Nicole Anderson lost everything after the CZU Lightning Complex Fire in 2020: her home, a couple of beloved animals, and nearly all her possessions. It was the third time she had evacuated her property since moving to the mountains in 2007, but the first time she wouldn’t return.
“We’ve been evacuated twice before. They put out the fires, and we came home,” said Anderson. “This time, it just took out the mountain.”
Nicole, a dance teacher temporarily out of work due to the COVID-19 pandemic, suddenly found herself with a new, unwanted job: part-time insurance claimant. For the next year, she would spend about 20 hours a week managing her State Farm claim, and then five hours each week for a year and a half turning in receipts, submitting documentation, and pushing for reimbursement.
State Farm, she said, did many things right, particularly in the “loss of use” category, which covered her rental housing for the two years it took to get back on her feet. But she had to fight hard to get the rest of what she was owed.
“I had to work really hard to get them to pay that,” said Anderson.
Nicole’s home was insured for $650,000. The cheapest bid to rebuild it came in at $1.2 million — and that didn’t even include the garage, septic, or landscaping. She and her partner ended up piecing together a different kind of life: parking a tiny home on their Santa Cruz property, insuring it as a vehicle, and using the remaining money to buy a modest condo in Chicago, where they now spend half the year.
She was underinsured by more than $500,000 — a painful realization that didn’t become clear until long after the fire, when she paid $20,000 for an architect, survey, and builder bid just to unlock the remainder of her claim. State Farm had withheld her dwelling payout until she could prove rebuilding costs.
They won’t tell you that upfront, but the reality is you have to spend money to get money.
While “loss of use” was smooth (her hotel and rentals were covered immediately), her personal property claim was an emotional marathon.
California law required State Farm to pay 30 percent of her contents coverage up front, but to get the rest, Nicole had to submit a detailed inventory of every single item she owned—thousands of things, room by room. Unlike other insurers, State Farm refused to negotiate a flat payout.
It was retraumatizing, imagining what was in every drawer and under every sink, said Anderson.
Even then, she had to submit receipts for every replacement. If she bought a $110 pair of shoes, and State Farm had valued them at $10, she could get the $100 difference reimbursed, but only if she submitted proof. She did this for three years.
“Every month, I would have to look at what I bought and say, ‘Was this a replacement or not?’”
“Everything but gas and groceries was considered a replacement,” she said. “
State Farm eventually paid out about 70 percent of her personal property coverage. Friends who pushed further, Anderson said, were sometimes rewarded with 80 percent or more when adjusters got tired of processing receipts.
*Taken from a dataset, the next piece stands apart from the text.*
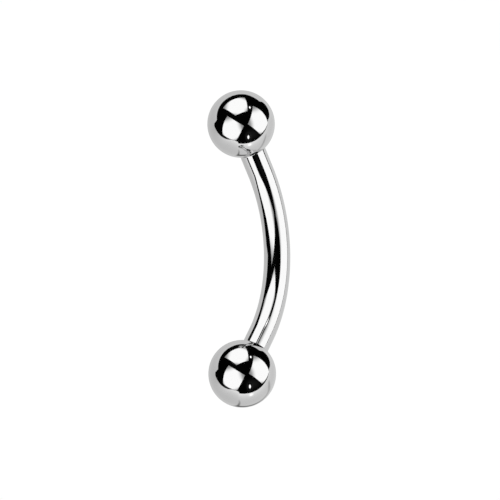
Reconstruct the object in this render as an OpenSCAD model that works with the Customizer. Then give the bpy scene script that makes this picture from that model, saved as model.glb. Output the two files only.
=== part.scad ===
/* [Ball ends] */
// Diameter of each screw-on ball
ball_d = 3.0; // [2.8:0.1:4]
// Diameter of the countersunk mouth in each ball, where the bar goes in
mouth_d = 1.24; // [1.24:0.02:1.3]

/* [Bar] */
// Diameter of the polished bar, a 16 gauge wire
bar_d = 1.18; // [1.16:0.02:1.24]
// Radius of the bend, at the middle of the wire
bend_r = 6.5; // [6:0.25:8]
// Angle of the bend on each side of the middle
bend_half_angle = 34.8; // [32:0.2:36]
// Straight stretch from the end of the bend to the middle of the ball
straight_l = 2.34; // [2.2:0.02:3]

/* [Screw post] */
// Diameter over the thread's crests
crest_d = 1.08; // [1:0.01:1.08]
// Distance between neighbouring turns of the thread
pitch = 0.25; // [0.2:0.05:0.3]
// How far the post reaches past the middle of the ball
post_past_middle = 0.45; // [0.3:0.05:0.5]

/* [Hidden] */
$fn = 64;

ball_r = ball_d / 2;
bar_r = bar_d / 2;
mouth_r = mouth_d / 2;
crest_r = crest_d / 2;

// The thread has the ISO proportions: 60 degree flanks, a flat of an eighth of the pitch on each
// crest and of a quarter in each root. It is drawn as parallel ridges, not as a helix.
thread_depth = 0.6134 * pitch;
core_r = crest_r - thread_depth;
crest_flat = pitch / 8;
root_flat = pitch / 4;
flank = (pitch - crest_flat - root_flat) / 2;

// The bend lies flat in the XY plane here, with the ball centres on the Y axis and the bulge at +X.
half_chord = bend_r * sin(bend_half_angle) + straight_l * cos(bend_half_angle);
bulge = bend_r * (1 - cos(bend_half_angle)) + straight_l * sin(bend_half_angle);

// The bore in a ball is drilled on the post's axis. Heights run along that axis from the middle of
// the ball, positive towards the bar.
thread_clearance = 0.035;
room_past_tip = 0.15;
drill_point_angle = 118;
bore_r = crest_r + thread_clearance;
bore_past_middle = post_past_middle + room_past_tip;
drill_point = bore_r / tan(drill_point_angle / 2);
mouth_z = sqrt(ball_r * ball_r - mouth_r * mouth_r);
seat_z = mouth_z - (mouth_r - bore_r);

// The bar ends in a flat shoulder round the thread. The shoulder lies just inside the mouth, and its
// rounded edge starts a little outside, so that the mouth's rim stays clear of it.
edge_outside = 0.03;
edge_r = 0.04;
edge_z = mouth_z + edge_outside;
shoulder_z = edge_z - edge_r;
edge_steps = 6;
tip_z = -post_past_middle;
tip_chamfer = 0.08;
thread_start_z = tip_z + tip_chamfer;
ridges = floor((shoulder_z - thread_start_z) / pitch);

// Bending stretches the wire, so the bend is a hair slimmer than the straight ends, and it runs a
// little way into them.
bend_thinning = 0.003;
bend_wire_r = bar_r - bend_thinning;
run_in = 0.05;
run_in_angle = run_in / bend_r * 180 / PI;

// At rest the barbell lies on both balls and on the middle of the bend, so its plane leans by this.
lean = asin((ball_r - bend_wire_r) / bulge);
reach_x = bulge * cos(lean) + bend_wire_r;

// Lays the flat barbell down on the plane z = 0, with the middle of its footprint at the origin.
module lay_down() {
    translate([(ball_r - reach_x) / 2, 0, ball_r])
        rotate([0, lean, 0])
            children();
}

// Puts what is drawn round the Z axis at the ball on that side, with +Z pointing along the bar.
module at_ball(side) {
    translate([0, side * half_chord, 0])
        rotate([0, 90, -side * (90 - bend_half_angle)])
            children();
}

// The outline of one thread ridge whose lower root starts at height z.
function ridge(z) = [
    [core_r, z],
    [crest_r, z + flank],
    [crest_r, z + flank + crest_flat],
    [core_r, z + 2 * flank + crest_flat],
];

// A point on the shoulder's rounded edge, from 0 where it leaves the bar to 90 where it meets the
// flat of the shoulder.
function edge(angle) = [
    bar_r - edge_r + edge_r * cos(angle),
    edge_z - edge_r * sin(angle),
];

// The straight end of the bar with its shoulder and its threaded post.
module bar_end() {
    rotate_extrude()
        polygon([
            [0, tip_z],
            [core_r - tip_chamfer, tip_z],
            for (i = [0:ridges - 1]) each ridge(thread_start_z + i * pitch),
            [core_r, shoulder_z],
            for (i = [edge_steps:-1:0]) edge(90 * i / edge_steps),
            [bar_r, straight_l],
            [0, straight_l],
        ]);
}

// The bent wire, one piece from post to post.
module curved_bar() {
    color("silver") {
        translate([bulge - bend_r, 0, 0])
            rotate([0, 0, -bend_half_angle - run_in_angle])
                rotate_extrude(angle = 2 * (bend_half_angle + run_in_angle))
                    translate([bend_r, 0])
                        circle(r = bend_wire_r);
        at_ball(1) bar_end();
        at_ball(-1) bar_end();
    }
}

// The blind hole for the post: a drill point, the bore and the countersunk mouth.
module post_hole() {
    rotate_extrude()
        polygon([
            [0, -bore_past_middle - drill_point],
            [bore_r, -bore_past_middle],
            [bore_r, seat_z],
            [mouth_r, mouth_z],
            [mouth_r + ball_r - mouth_z, ball_r],
            [0, ball_r],
        ]);
}

// One screw-on ball.
module ball(side) {
    color("silver")
        at_ball(side)
            difference() {
                sphere(d = ball_d);
                post_hole();
            }
}

lay_down() curved_bar();
lay_down() ball(1);  // upper_ball
lay_down() ball(-1);  // lower_ball
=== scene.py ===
"""A curved eyebrow barbell of polished surgical steel, lying on a white table under three softboxes."""

import bpy
import numpy as np
from mathutils import Matrix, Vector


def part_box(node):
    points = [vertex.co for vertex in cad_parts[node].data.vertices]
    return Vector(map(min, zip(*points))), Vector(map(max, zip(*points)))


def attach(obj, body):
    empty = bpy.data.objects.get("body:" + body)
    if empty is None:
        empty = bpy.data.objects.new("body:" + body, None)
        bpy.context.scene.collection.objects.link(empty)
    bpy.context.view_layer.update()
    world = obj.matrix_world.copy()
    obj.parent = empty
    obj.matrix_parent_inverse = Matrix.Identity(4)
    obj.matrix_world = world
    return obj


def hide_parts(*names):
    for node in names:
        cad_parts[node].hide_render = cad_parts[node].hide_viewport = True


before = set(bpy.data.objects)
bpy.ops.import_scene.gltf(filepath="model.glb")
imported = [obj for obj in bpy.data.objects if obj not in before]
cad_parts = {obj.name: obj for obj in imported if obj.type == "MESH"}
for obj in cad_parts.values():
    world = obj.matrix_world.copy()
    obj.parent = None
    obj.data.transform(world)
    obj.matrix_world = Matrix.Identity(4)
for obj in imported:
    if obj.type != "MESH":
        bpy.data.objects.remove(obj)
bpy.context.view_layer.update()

# Sizes in millimetres, as the solids have them
MM = 0.001
BALL_R = 1.5
BAR_R = 0.59
BEND_THINNING = 0.003
BEND_WIRE_R = BAR_R - BEND_THINNING
MOUTH_R = 0.62
CREST_R = 0.54
PITCH = 0.25
THREAD_DEPTH = 0.6134 * PITCH
THREAD_CLEARANCE = 0.035
CORE_R = CREST_R - THREAD_DEPTH
BORE_R = CREST_R + THREAD_CLEARANCE
BEND_R = 6.5
BEND_HALF_ANGLE = np.radians(34.8)
STRAIGHT_L = 2.34
POST_PAST_MIDDLE = 0.45
ROOM_PAST_TIP = 0.15
BORE_PAST_MIDDLE = POST_PAST_MIDDLE + ROOM_PAST_TIP
DRILL_POINT_ANGLE = np.radians(118)
EDGE_OUTSIDE = 0.03
EDGE_R = 0.04
TIP_CHAMFER = 0.08

# Heights on a post's axis, from the middle of its ball towards the bar
MOUTH_Z = np.sqrt(BALL_R**2 - MOUTH_R**2)
SEAT_Z = MOUTH_Z - (MOUTH_R - BORE_R)
EDGE_Z = MOUTH_Z + EDGE_OUTSIDE
SHOULDER_Z = EDGE_Z - EDGE_R
TIP_Z = -POST_PAST_MIDDLE
DRILL_POINT_Z = -BORE_PAST_MIDDLE - BORE_R / np.tan(DRILL_POINT_ANGLE / 2)
HALF_LENGTH = STRAIGHT_L + BEND_R * BEND_HALF_ANGLE

# The flat barbell has its ball centres on Y and bulges towards +X. It leans until its bend rests.
BULGE = BEND_R * (1 - np.cos(BEND_HALF_ANGLE)) + STRAIGHT_L * np.sin(BEND_HALF_ANGLE)
LEAN = np.arcsin((BALL_R - BEND_WIRE_R) / BULGE)
UPPER = 1
LOWER = -1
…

Anderson considers herself one of the lucky ones. She had no mortgage when the fire struck, and she had the time to fight for what she was owed.
Friends who rebuilt and stayed with State Farm have been dropped from coverage, even after the insurer paid millions to rebuild their homes, according to Anderson.
She now lives part-time in a 325-square-foot tiny home in the Santa Cruz Mountains and part-time in her Chicago condo. The move, she said, brought peace of mind, and simplicity. She never wants to inventory her life again.
Anderson now spends her time counseling fire survivors. Her advice? Know your coverage, get bids early, don’t trust verbal promises, and expect to work for every dollar.
“You have to play their game,” said Anderson.